7:07 pm on Feb 15, 2008 (gmt 0)

10+ Year Member



phranque
I did my [mysite...] and it came up with the file ok.

By shared hosting do you mean like I am on a paid server rather than on my own server. If so yes, shared.

Google hits to my website climbed from virtual zero to 30 per day from the day google again crawled my site with the new robots.txt file in place. Funny thing though, MSN searches (according to google stats) fell from a regular couple per day to zero. Not a big problem but MSN has now flatlined at zero for 7 days.

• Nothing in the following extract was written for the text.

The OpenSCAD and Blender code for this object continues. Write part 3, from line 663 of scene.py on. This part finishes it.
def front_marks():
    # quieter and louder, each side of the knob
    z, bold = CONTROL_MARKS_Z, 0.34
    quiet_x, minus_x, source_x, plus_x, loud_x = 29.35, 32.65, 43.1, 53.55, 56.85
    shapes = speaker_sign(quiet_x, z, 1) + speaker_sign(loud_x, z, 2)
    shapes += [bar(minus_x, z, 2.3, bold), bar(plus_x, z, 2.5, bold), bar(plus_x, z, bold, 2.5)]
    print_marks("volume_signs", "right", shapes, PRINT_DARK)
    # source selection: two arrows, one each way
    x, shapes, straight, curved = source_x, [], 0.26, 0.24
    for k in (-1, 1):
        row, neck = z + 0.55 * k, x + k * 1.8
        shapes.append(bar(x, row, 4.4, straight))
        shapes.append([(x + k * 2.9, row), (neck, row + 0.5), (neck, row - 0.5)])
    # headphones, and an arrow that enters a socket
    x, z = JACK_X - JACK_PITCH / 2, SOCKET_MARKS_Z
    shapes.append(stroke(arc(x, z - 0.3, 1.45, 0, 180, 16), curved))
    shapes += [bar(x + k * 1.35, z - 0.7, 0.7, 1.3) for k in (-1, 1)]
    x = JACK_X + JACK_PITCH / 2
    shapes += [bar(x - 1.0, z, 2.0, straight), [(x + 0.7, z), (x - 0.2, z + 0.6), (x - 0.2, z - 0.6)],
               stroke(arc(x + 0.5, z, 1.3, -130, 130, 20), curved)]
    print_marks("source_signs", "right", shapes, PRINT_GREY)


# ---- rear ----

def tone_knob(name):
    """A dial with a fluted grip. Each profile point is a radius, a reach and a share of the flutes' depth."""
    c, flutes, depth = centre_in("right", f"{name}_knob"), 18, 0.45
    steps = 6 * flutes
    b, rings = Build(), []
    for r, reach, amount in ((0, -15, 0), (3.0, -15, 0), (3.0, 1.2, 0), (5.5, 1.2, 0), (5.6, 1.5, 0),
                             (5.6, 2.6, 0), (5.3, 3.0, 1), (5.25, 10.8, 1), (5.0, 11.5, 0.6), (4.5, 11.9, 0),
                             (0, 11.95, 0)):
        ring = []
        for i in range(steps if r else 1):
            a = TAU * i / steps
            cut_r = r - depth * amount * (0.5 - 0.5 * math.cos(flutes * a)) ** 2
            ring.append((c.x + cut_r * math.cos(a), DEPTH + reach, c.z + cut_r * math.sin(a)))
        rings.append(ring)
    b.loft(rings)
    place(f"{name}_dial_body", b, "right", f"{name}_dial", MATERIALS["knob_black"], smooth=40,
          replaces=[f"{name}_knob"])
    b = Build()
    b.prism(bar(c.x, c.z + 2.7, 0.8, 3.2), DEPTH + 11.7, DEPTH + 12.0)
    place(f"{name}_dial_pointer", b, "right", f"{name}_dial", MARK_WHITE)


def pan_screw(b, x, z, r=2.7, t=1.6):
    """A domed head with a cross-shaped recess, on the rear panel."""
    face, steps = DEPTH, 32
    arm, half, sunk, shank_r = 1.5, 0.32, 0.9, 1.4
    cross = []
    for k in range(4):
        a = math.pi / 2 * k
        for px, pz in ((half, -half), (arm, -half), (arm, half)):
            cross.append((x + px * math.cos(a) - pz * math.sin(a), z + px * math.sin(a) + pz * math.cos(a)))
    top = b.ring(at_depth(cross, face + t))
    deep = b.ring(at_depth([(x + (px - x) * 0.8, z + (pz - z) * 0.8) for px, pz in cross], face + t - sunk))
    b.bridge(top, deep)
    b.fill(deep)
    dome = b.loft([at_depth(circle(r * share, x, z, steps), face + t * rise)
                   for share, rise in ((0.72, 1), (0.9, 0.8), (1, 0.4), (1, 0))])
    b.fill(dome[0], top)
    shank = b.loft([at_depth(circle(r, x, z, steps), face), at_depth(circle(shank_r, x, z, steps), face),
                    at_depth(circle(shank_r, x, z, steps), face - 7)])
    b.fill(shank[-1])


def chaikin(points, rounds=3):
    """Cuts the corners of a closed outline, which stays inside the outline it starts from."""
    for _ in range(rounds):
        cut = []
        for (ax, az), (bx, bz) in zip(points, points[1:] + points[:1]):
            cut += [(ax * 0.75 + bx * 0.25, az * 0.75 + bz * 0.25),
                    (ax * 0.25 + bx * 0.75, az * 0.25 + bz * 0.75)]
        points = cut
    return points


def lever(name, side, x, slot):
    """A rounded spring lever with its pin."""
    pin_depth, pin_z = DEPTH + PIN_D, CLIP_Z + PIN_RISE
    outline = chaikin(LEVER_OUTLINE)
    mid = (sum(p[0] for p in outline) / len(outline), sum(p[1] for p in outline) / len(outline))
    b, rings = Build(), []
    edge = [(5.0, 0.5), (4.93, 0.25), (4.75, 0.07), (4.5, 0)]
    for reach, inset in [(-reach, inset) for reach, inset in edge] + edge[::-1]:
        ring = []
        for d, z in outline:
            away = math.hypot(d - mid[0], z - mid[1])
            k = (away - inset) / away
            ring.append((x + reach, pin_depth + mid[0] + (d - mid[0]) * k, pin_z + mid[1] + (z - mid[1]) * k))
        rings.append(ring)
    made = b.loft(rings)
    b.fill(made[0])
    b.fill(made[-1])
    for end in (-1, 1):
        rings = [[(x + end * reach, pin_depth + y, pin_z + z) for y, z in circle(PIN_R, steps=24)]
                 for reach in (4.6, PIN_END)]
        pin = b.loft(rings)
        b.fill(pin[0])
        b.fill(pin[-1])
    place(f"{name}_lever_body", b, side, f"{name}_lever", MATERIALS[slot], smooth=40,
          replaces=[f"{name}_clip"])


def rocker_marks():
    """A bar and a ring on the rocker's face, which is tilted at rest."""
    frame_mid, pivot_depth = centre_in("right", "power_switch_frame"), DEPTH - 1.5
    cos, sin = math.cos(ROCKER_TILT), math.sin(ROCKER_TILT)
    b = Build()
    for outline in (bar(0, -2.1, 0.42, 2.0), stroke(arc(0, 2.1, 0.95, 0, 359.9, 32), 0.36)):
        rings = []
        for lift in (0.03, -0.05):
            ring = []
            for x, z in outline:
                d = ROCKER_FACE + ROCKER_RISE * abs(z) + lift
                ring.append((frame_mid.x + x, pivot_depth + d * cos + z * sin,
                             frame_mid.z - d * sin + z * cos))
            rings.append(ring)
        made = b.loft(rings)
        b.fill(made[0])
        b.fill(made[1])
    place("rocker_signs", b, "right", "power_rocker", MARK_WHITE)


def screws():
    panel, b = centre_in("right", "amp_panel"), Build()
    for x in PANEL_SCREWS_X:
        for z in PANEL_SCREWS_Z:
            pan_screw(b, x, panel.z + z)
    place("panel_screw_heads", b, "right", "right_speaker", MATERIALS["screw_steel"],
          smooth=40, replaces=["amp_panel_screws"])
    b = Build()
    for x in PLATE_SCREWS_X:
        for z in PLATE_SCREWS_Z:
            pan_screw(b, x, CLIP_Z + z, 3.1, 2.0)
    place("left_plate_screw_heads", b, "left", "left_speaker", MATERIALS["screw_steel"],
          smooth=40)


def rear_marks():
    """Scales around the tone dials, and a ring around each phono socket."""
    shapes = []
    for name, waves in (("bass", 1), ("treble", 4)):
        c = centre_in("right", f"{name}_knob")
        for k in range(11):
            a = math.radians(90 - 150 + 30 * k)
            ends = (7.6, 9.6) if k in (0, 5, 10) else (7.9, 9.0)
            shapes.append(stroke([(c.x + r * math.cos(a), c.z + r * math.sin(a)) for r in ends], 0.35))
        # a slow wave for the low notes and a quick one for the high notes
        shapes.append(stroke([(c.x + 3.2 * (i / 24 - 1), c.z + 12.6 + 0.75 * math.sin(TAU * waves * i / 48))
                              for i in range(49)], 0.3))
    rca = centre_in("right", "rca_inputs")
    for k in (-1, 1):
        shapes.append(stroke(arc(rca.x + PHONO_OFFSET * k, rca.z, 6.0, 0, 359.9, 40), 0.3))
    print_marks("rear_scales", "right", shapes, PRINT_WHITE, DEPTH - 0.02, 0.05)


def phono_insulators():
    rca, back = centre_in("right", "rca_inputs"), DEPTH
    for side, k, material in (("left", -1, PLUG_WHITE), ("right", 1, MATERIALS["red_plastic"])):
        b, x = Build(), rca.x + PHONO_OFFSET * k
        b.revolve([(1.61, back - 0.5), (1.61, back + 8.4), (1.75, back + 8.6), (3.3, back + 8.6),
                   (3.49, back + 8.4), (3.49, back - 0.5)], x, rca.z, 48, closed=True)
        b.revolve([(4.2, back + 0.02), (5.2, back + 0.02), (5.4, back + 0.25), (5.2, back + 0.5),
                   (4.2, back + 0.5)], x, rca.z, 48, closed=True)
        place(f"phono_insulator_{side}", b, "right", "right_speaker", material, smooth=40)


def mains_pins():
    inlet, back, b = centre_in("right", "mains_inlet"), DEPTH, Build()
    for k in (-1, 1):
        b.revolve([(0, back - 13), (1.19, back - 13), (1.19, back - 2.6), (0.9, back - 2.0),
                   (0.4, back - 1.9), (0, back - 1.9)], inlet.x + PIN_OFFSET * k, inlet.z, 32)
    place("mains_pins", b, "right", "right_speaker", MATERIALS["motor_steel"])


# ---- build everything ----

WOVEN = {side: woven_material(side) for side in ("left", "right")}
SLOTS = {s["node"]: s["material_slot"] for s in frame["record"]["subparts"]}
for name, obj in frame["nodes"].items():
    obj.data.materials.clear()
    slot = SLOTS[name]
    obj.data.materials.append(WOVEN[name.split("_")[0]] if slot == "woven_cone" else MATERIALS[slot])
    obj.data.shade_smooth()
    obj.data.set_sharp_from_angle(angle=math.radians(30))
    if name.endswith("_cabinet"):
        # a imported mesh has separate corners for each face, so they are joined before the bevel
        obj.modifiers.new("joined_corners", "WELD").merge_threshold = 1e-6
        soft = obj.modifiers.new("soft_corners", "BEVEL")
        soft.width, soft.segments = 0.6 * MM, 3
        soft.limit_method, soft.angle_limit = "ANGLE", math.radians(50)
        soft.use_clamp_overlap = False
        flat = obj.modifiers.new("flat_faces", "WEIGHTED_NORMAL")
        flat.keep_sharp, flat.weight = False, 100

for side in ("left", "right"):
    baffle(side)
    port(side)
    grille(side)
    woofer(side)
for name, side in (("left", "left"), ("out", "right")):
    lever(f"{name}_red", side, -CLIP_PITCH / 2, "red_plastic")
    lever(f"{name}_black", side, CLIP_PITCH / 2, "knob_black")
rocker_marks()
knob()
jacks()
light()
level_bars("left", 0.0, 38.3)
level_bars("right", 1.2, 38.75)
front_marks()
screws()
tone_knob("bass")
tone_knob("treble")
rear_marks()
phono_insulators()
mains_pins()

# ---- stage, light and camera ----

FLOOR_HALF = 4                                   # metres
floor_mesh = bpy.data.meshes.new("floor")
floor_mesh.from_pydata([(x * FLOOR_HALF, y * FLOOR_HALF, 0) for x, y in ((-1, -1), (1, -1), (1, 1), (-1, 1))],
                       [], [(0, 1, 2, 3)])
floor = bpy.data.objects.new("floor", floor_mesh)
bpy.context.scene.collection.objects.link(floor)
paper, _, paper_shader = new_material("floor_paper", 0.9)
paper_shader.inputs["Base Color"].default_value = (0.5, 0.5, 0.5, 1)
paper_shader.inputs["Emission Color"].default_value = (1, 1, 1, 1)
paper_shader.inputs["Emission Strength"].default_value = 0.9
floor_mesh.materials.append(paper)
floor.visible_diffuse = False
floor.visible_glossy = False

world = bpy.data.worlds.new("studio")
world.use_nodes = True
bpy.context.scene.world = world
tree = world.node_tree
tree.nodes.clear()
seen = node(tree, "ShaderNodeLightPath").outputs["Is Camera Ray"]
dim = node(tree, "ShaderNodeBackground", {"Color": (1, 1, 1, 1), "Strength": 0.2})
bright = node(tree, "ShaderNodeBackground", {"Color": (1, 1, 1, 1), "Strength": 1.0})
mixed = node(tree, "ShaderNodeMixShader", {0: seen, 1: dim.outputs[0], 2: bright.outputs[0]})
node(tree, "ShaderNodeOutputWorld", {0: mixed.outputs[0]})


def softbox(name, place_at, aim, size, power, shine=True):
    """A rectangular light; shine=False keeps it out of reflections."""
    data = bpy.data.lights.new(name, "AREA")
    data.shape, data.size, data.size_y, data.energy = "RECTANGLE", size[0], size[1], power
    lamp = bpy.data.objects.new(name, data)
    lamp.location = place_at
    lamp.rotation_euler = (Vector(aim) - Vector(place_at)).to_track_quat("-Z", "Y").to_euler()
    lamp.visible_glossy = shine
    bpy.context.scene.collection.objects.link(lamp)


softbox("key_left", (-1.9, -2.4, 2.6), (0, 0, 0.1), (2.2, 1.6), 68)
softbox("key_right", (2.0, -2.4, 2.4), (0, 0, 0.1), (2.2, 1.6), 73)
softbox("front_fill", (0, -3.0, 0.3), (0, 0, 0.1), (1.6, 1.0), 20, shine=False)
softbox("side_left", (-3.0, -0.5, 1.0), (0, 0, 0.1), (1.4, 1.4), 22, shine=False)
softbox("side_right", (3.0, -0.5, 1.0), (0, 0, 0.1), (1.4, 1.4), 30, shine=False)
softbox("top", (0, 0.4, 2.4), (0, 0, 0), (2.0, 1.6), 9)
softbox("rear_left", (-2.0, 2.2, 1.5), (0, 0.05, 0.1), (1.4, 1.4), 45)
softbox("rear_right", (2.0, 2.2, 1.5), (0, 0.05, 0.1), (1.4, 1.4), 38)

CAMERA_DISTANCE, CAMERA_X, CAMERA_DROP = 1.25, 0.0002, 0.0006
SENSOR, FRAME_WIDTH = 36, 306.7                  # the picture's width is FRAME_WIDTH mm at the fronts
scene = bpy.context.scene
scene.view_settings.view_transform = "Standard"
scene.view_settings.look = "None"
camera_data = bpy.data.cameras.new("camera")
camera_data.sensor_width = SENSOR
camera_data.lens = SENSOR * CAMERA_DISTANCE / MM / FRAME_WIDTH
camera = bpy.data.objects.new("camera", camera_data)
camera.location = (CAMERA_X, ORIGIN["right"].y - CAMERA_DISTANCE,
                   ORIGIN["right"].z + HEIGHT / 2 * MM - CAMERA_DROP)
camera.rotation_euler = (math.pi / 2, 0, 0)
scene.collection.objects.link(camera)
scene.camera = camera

Its a funny old world. Win some - lose some

folkranger

7:12 pm on Feb 15, 2008 (gmt 0)

10+ Year Member



L. M.
I agree, wise move. But it returned a 404 when I tried the misspelling so that may not be the problem. Obviously I don't know if a 404 has always been returned of if the server was screwed up at some point.

folkranger

7:17 pm on Feb 15, 2008 (gmt 0)

10+ Year Member



I've got to say I'm on cloud nine at the moment having my site returning results. I'm an absolute beginner and I'm also now very wary because google can turn you off just like that!